Creating a Checkpoint

CreateCheckpoint

virtual Status CreateCheckpoint(
  const std::string& checkpoint_dir,
  uint64_t log_size_for_flush = 0,
  uint64_t* sequence_number_ptr = nullptr
);
Builds an openable snapshot of the database.
checkpoint_dir
const std::string&
Absolute path where the checkpoint will be created. Directory must not exist.
log_size_for_flush
uint64_t
If total log file size >= this value, a flush is triggered for all column families. 0 (default) always triggers flush. Archived logs are not included in the calculation.
sequence_number_ptr
uint64_t*
Optional output parameter set to a sequence number guaranteed to be in the checkpoint.
Status
Status
Returns OK on success, NotSupported if db_paths or cf_paths use multiple directories.

How Checkpoints Work

  1. SST and Blob Files: Hard linked if the checkpoint directory is on the same filesystem, copied otherwise
  2. Other Files: MANIFEST and other required files are always copied
  3. Consistency: Checkpoint represents a consistent point-in-time snapshot

Exporting Column Families

ExportColumnFamily

virtual Status ExportColumnFamily(
  ColumnFamilyHandle* handle,
  const std::string& export_dir,
  ExportImportFilesMetaData** metadata
);
Exports all live SST files of a specified column family.
handle
ColumnFamilyHandle*
Column family to export.
export_dir
const std::string&
Directory where SST files will be exported. Must not exist.
metadata
ExportImportFilesMetaData**
Output parameter with information about exported SST files.
Status
Status
Returns OK on success.

Export Behavior

  • SST files are hard linked when export_dir is on the same partition as the database
  • SST files are copied when on different partitions
  • Always triggers a flush
  • export_dir is created by the API

Example: Creating a Checkpoint

#include "rocksdb/utilities/checkpoint.h"
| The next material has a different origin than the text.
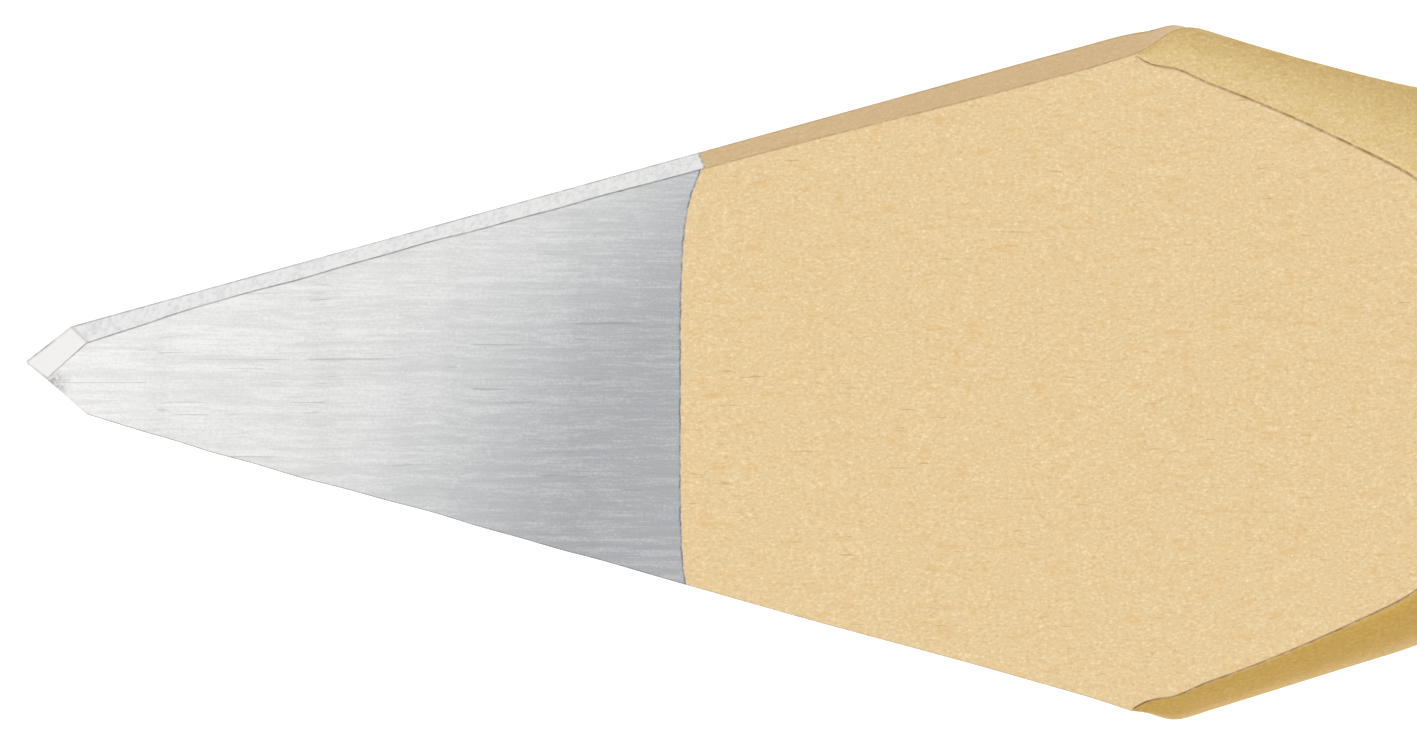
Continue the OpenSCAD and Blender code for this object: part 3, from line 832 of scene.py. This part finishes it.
def gold_coating(f, mark, wall, outline, broken):
    """Pale and dark specks, slightly drawn out along the blade, over faint rubbing. The side wall gets
    painted shade, the rolled edges painted light and shade, and the creases painted shade as thin
    brown lines."""
    not_wall = f.ramp(mark, 0.02, 0.12, 1.0, 0.0)
    not_shank = f.ramp(f.u, 18.9, 21.6, 1.0, 0.0)
    roll = f.math("MULTIPLY", f.math("MULTIPLY", f.mark("roll"), not_wall), not_shank)
    crease = f.ramp(f.mark("line"), 0.1, 0.8)
    grain = f.noise(1.0, f.scaled(17, 26, 26), detail=3.0, rough=0.75)
    clump = f.noise(1.0, f.scaled(3.0, 7.5, 7.5), detail=4.0, rough=0.65)
    dots = f.cells(19.0)
    rub = f.noise(1.0, f.scaled(2.0, 26, 26), detail=3.0, rough=0.6)
    gold = f.blend(f.ramp(grain, 0.50, 0.72, 0.0, 0.7), linear(214, 189, 144), linear(236, 217, 181))
    gold = f.blend(f.ramp(grain, 0.48, 0.28, 0.0, 0.75), gold, linear(201, 167, 110))
    gold = f.blend(f.ramp(clump, 0.47, 0.30, 0.0, 0.4), gold, linear(206, 170, 108))
    gold = f.blend(f.ramp(dots, 0.20, 0.06, 0.0, 0.4), gold, linear(242, 228, 200))
    gold = f.blend(f.ramp(rub, 0.34, 0.26, 0.0, 0.6), gold, linear(178, 140, 84))
    # painted shade: the side wall darker than the face, less so behind the shoulders
    painted_wall_shade = f.math("MULTIPLY", wall, f.ramp(f.u, 15.4, 15.9, 1.0, 0.35))
    gold = f.blend(painted_wall_shade, gold, (0.85, 0.785, 0.70), "MULTIPLY")
    # painted light and shade on the rolled edges: a painted highlight near the top crease, painted
    # shade towards the top outline and over the lower roll, a painted highlight on the lower roll's
    # rim
    gold = f.blend(f.ramp(roll, 0.1, 0.45), gold, (1.115, 1.11, 0.985), "MULTIPLY")
    gold = f.blend(f.ramp(roll, 0.6, 1.0), gold, (0.88, 0.84, 0.72), "MULTIPLY")
    gold = f.blend(f.ramp(roll, -0.1, -0.45), gold, (0.84, 0.71, 0.30), "MULTIPLY")
    gold = f.blend(f.ramp(roll, -0.82, -0.97), gold, (1.10, 1.17, 1.75), "MULTIPLY")
    # painted shade: a dark line along the edges of the face and the side wall
    gold = f.blend(f.math("MULTIPLY", outline, 0.5), gold, linear(146, 108, 54))
    # painted shade in the creases: thin broken dark brown lines
    crease = f.math("MULTIPLY", crease, f.math("MULTIPLY", broken, 0.72))
    return f.blend(crease, gold, linear(126, 92, 42)), grain


def gouge_finish():
    """The same gold coating, with the outside of the cutting end ground bright."""
    f = Finish("gold_and_ground_edge")
    ground = f.ramp(f.mark("ground"), 0.4, 0.6)
    grain = f.noise(20.0, detail=3.0, rough=0.75)
    clump = f.noise(1.0, f.scaled(2.0, 6, 6), detail=4.0, rough=0.65)
    gold = f.blend(f.ramp(grain, 0.50, 0.72, 0.0, 0.7), linear(205, 172, 112), linear(232, 206, 158))
    gold = f.blend(f.ramp(grain, 0.48, 0.28, 0.0, 0.75), gold, linear(180, 142, 84))
    gold = f.blend(f.ramp(clump, 0.47, 0.30, 0.0, 0.5), gold, linear(186, 146, 84))
    streak = f.noise(1.0, f.scaled(2.0, 28, 28), detail=4.0, rough=0.65)
    steel = f.blend(f.ramp(streak, 0.35, 0.62), linear(150, 153, 157), linear(205, 206, 207))
    f.set(Base_Color=f.blend(ground, gold, steel), Metallic=f.math("MULTIPLY_ADD", ground, 0.3, 0.7))
    f.set(Roughness=f.math("MULTIPLY_ADD", streak, 0.12, f.ramp(ground, 0, 1, 0.36, 0.22)))
    f.set(Normal=f.bump(grain, 0.5, 0.012))
    return f.material


def turned_brass():
    """Turned marks round the axis, patchy tarnish, and a darker, rougher colour the deeper a point
    lies in a groove or thread.
    """
    f = Finish("turned_brass")
    r = f.math("SQRT", f.math("ADD", f.math("MULTIPLY", f.y, f.y), f.math("MULTIPLY", f.z, f.z)))
    along = f.math("MULTIPLY_ADD", r, 0.9, f.u)
    mottle = f.math("MULTIPLY", f.noise(9.0), 0.4)
    rings = f.math("MULTIPLY_ADD", f.line_noise(along, 16.0, 4.0), 0.6, mottle)
    patch = f.noise(0.28, detail=6.0, rough=0.62)
    specks = f.noise(5.5, detail=3.0, rough=0.7)
    groove = f.mark("groove")
    colour = f.blend(f.ramp(patch, 0.34, 0.66), linear(212, 172, 98), linear(192, 150, 84))
    colour = f.blend(f.ramp(rings, 0.38, 0.60, 0.0, 0.30), colour, linear(232, 199, 134))
    colour = f.blend(f.ramp(specks, 0.66, 0.74, 0.0, 0.45), colour, linear(128, 88, 44))
    colour = f.blend(f.ramp(groove, 0.08, 0.30, 0.0, 0.62), colour, linear(104, 70, 30))
    f.set(Base_Color=colour, Metallic=1.0)
    rough = f.math("ADD", f.ramp(patch, 0.3, 0.7, 0.15, 0.28), f.math("MULTIPLY", groove, 0.5))
    f.set(Roughness=f.math("MULTIPLY_ADD", rings, 0.08, rough))
    f.set(Normal=f.bump(rings, 0.35, 0.012))
    return f.material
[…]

using namespace ROCKSDB_NAMESPACE;

// Open database
DB* db;
Options options;
options.create_if_missing = true;
Status s = DB::Open(options, "/tmp/testdb", &db);
assert(s.ok());

// Write some data
s = db->Put(WriteOptions(), "key1", "value1");
assert(s.ok());

// Create checkpoint object
Checkpoint* checkpoint;
s = Checkpoint::Create(db, &checkpoint);
assert(s.ok());

// Create checkpoint
uint64_t sequence_number;
s = checkpoint->CreateCheckpoint("/tmp/checkpoint1", 0, &sequence_number);
assert(s.ok());

printf("Checkpoint created at sequence number %lu\n", sequence_number);

// The checkpoint is an openable database
DB* checkpoint_db;
s = DB::OpenForReadOnly(options, "/tmp/checkpoint1", &checkpoint_db);
assert(s.ok());

// Read from checkpoint
std::string value;
s = checkpoint_db->Get(ReadOptions(), "key1", &value);
assert(s.ok());
assert(value == "value1");

delete checkpoint_db;
delete checkpoint;
delete db;

Example: Conditional Flush

#include "rocksdb/utilities/checkpoint.h"
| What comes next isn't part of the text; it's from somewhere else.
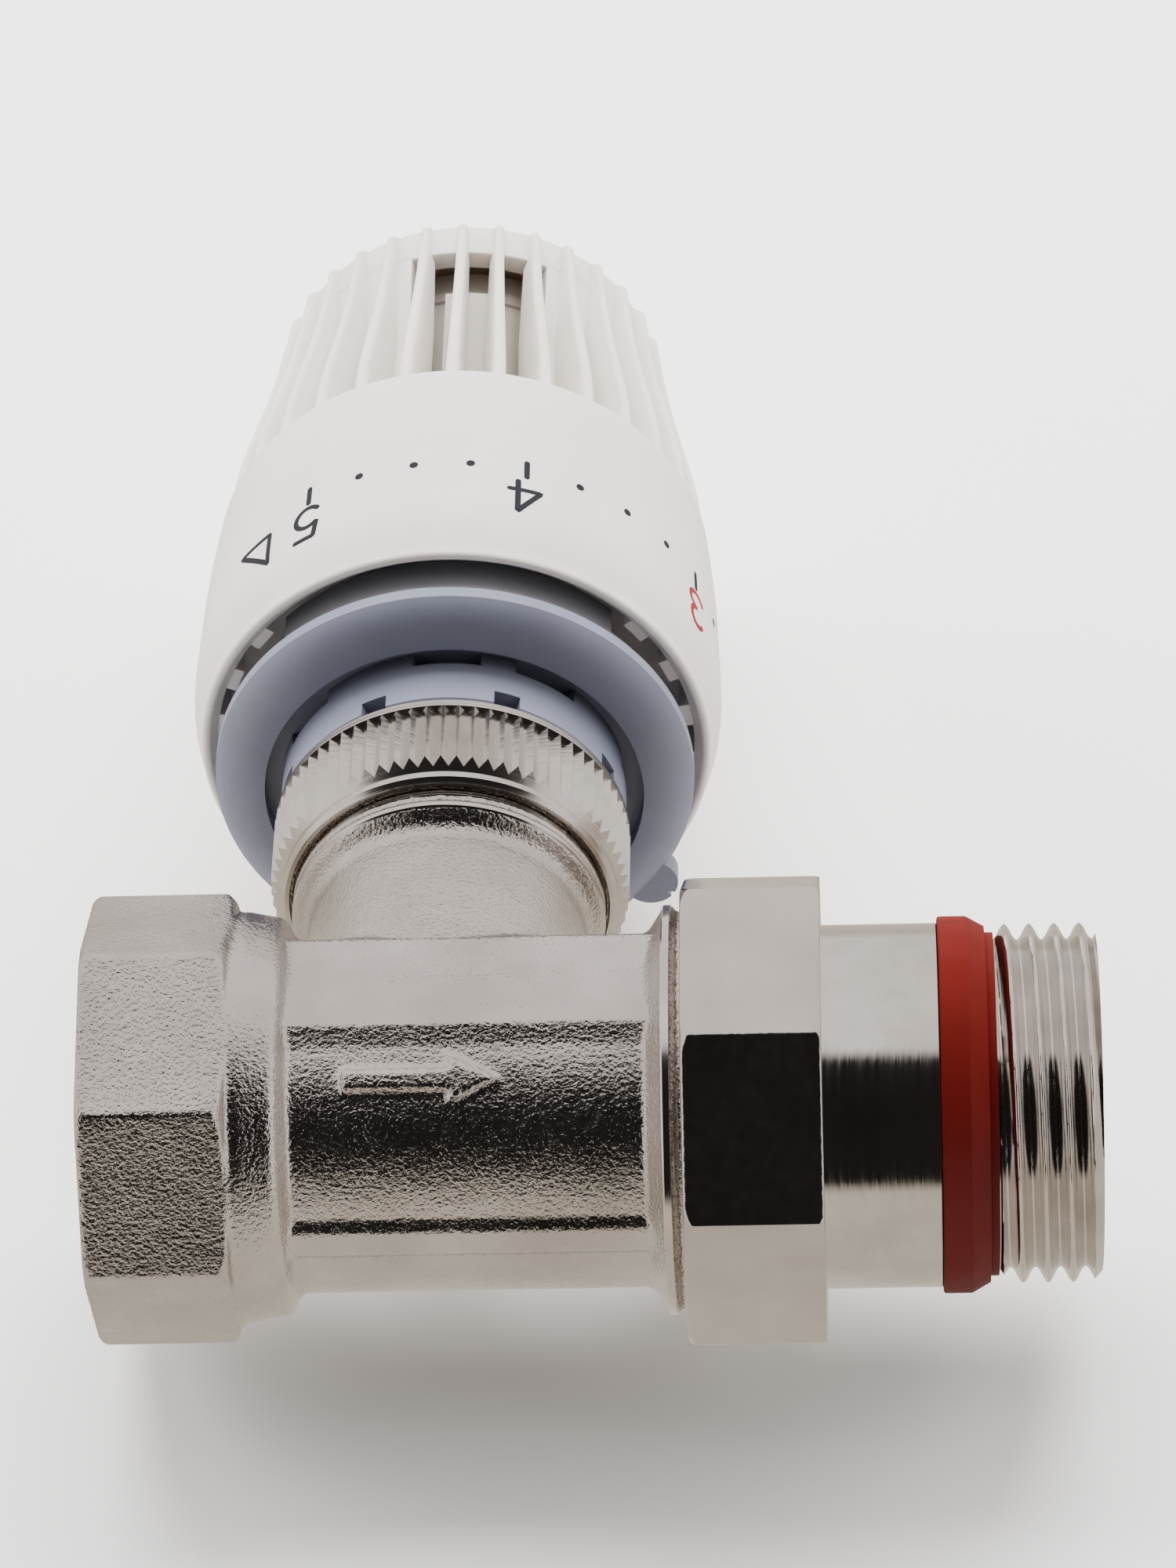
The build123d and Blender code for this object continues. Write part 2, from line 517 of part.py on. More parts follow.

using namespace ROCKSDB_NAMESPACE;

DB* db;
Options options;
Status s = DB::Open(options, "/tmp/testdb", &db);

Checkpoint* checkpoint;
s = Checkpoint::Create(db, &checkpoint);

// Only flush if log files exceed 100MB
uint64_t log_size_threshold = 100 * 1024 * 1024;
s = checkpoint->CreateCheckpoint("/tmp/checkpoint2", log_size_threshold);

if (s.ok()) {
  printf("Checkpoint created\n");
} else {
  fprintf(stderr, "Checkpoint failed: %s\n", s.ToString().c_str());
}

delete checkpoint;
delete db;

Example: Exporting a Column Family

#include "rocksdb/utilities/checkpoint.h"
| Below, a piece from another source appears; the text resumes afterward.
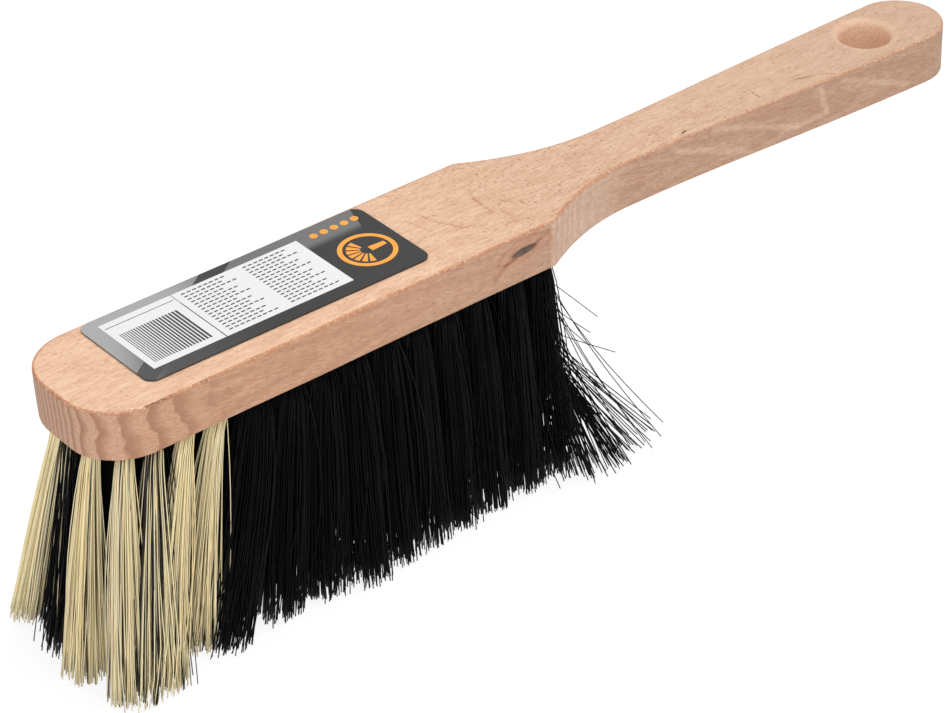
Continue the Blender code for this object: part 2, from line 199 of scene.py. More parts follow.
class Nodes:
    """Adds nodes to a tree in few words."""

    def __init__(self, tree):
        self.tree = tree

    def set(self, socket, value):
        """Links another node's output to the socket, or sets its value."""
        if isinstance(value, bpy.types.NodeSocket):
            self.tree.links.new(value, socket)
        elif socket.type == "RGBA" and len(value) == 3:
            socket.default_value = (*value, 1.0)
        else:
            socket.default_value = value

    def add(self, kind, inputs=None, **settings):
        """A node with its settings and inputs."""
        node = self.tree.nodes.new(kind)
        for key, value in settings.items():
            setattr(node, key, value)
        for key, value in (inputs or {}).items():
            self.set(node.inputs[key], value)
        return node

    def get(self, kind, inputs=None, **settings):
        """The first result of a new node."""
        return self.add(kind, inputs, **settings).outputs[0]

    def number(self, operation, *values, clamp=False):
        """The result of a number sum."""
        return self.get("ShaderNodeMath", dict(enumerate(values)), operation=operation, use_clamp=clamp)

    plus = partialmethod(number, "ADD")
    minus = partialmethod(number, "SUBTRACT")
    over = partialmethod(number, "DIVIDE")
    power = partialmethod(number, "POWER")
    sine = partialmethod(number, "SINE")
    times_add = partialmethod(number, "MULTIPLY_ADD")

    def times(self, first, *others, clamp=False):
        """The product of the numbers."""
        for other in others:
            first = self.number("MULTIPLY", first, other, clamp=clamp)
        return first

    def vector(self, operation, *values):
        """The result of a vector sum."""
        node = self.add("ShaderNodeVectorMath", dict(enumerate(values)), operation=operation)
        return node.outputs["Value" if operation in ("LENGTH", "DOT_PRODUCT") else "Vector"]

    def scaled(self, vector, scale):
        """The vector times a number."""
        return self.get("ShaderNodeVectorMath", {0: vector, "Scale": scale}, operation="SCALE")

    def combine(self, x=0.0, y=0.0, z=0.0):
        """A vector from three numbers."""
        return self.get("ShaderNodeCombineXYZ", {"X": x, "Y": y, "Z": z})

    def separate(self, vector):
        """The three numbers of a vector."""
        return self.add("ShaderNodeSeparateXYZ", {"Vector": vector}).outputs

    def ramp(self, value, low, high, to_low=0.0, to_high=1.0):
        """The value carried from one range to another, with soft ends."""
        inputs = {"Value": value, "From Min": low, "From Max": high, "To Min": to_low, "To Max": to_high}
        return self.get("ShaderNodeMapRange", inputs, interpolation_type="SMOOTHSTEP")

    def fade(self, value, low, high):
        """1 below low and 0 above high, with soft ends."""
        return self.ramp(value, low, high, 1.0, 0.0)

    def noise(self, point, stretch, detail=2.0, roughness=0.5, shift=None):
        """A noise from 0 to 1, with each axis of the point on its own scale."""
        place = self.vector("MULTIPLY", point, stretch)
        if shift:
            place = self.vector("ADD", place, shift)
        inputs = {"Vector": place, "Scale": 1.0, "Detail": detail, "Roughness": roughness}
        return self.get("ShaderNodeTexNoise", inputs)

    def mix(self, factor, first, second, blend="MIX"):
        """Two colours mixed."""
        inputs = {"Factor": factor, 6: first, 7: second}
        return self.add("ShaderNodeMix", inputs, data_type="RGBA", blend_type=blend).outputs[2]

    def tinted(self, factor, base, tone):
        """The base as far as it is multiplied by a tone."""
        return self.mix(factor, base, self.mix(1.0, base, tone, "MULTIPLY"))

    def layer(self, base, strength, mask, tone):
        """The base with a tone laid over it, as far as the mask and the strength say."""
        return self.mix(self.times(mask, strength, clamp=True), base, tone)

    def attribute(self, name):
        """A number kept on the mesh, read in a material."""
        return self.add("ShaderNodeAttribute", attribute_name=name).outputs["Fac"]

    def object_point(self):
        """The place on the piece in millimetres."""
        return self.scaled(self.add("ShaderNodeTexCoord").outputs["Object"], 1.0 / MM)

    def bump(self, shader, strength, distance, height):
        """Raises the surface a little by a number."""
        inputs = {"Strength": strength, "Distance": distance, "Height": height}
        self.set(shader.inputs["Normal"], self.get("ShaderNodeBump", inputs))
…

using namespace ROCKSDB_NAMESPACE;

// Open database with column families
DB* db;
std::vector<ColumnFamilyHandle*> handles;
DBOptions db_options;
db_options.create_if_missing = true;

std::vector<ColumnFamilyDescriptor> column_families;
column_families.push_back(ColumnFamilyDescriptor(
    kDefaultColumnFamilyName, ColumnFamilyOptions()));
column_families.push_back(ColumnFamilyDescriptor(
    "new_cf", ColumnFamilyOptions()));

Status s = DB::Open(db_options, "/tmp/testdb", column_families,
                    &handles, &db);
assert(s.ok());

// Write to column family
s = db->Put(WriteOptions(), handles[1], "key1", "value1");
assert(s.ok());

// Create checkpoint object
Checkpoint* checkpoint;
s = Checkpoint::Create(db, &checkpoint);
assert(s.ok());

// Export column family
ExportImportFilesMetaData* metadata;
s = checkpoint->ExportColumnFamily(handles[1], "/tmp/export", &metadata);
assert(s.ok());

printf("Exported %zu SST files\n", metadata->files.size());

// Clean up
for (auto handle : handles) {
  delete handle;
}
delete metadata;
delete checkpoint;
delete db;

Use Cases

Database Backups

Checkpoints provide a fast way to create consistent backups:
Checkpoint* checkpoint;
Checkpoint::Create(db, &checkpoint);
checkpoint->CreateCheckpoint("/backups/" + current_timestamp());

Read Replicas

Create read-only copies for load distribution:
// Create checkpoint
checkpoint->CreateCheckpoint("/replicas/replica1");

// Open as read-only
DB* replica;
DB::OpenForReadOnly(options, "/replicas/replica1", &replica);

Testing and Development

Quickly create database copies for testing:
// Create checkpoint from production data
checkpoint->CreateCheckpoint("/test/testdb");

// Run tests against the checkpoint
runTests("/test/testdb");

Performance Considerations

  • Hard links are nearly instantaneous
  • Copies can be slow for large databases
  • Ensure checkpoint directory is on the same filesystem for best performance

Flush Behavior

  • Setting log_size_for_flush > 0 can reduce checkpoint time
  • For most up-to-date snapshot, use log_size_for_flush = 0
  • Two-phase commit (2PC) always triggers flush regardless of setting

Space Efficiency

  • Hard-linked checkpoints use minimal additional disk space
  • Deleting the original database doesn’t affect hard-linked checkpoints
  • Space is only freed when all hard links are deleted

Limitations

Multiple Directories Not Supported

Checkpoints don’t support databases using db_paths or cf_paths with multiple directories (without WALs). The API will return NotSupported.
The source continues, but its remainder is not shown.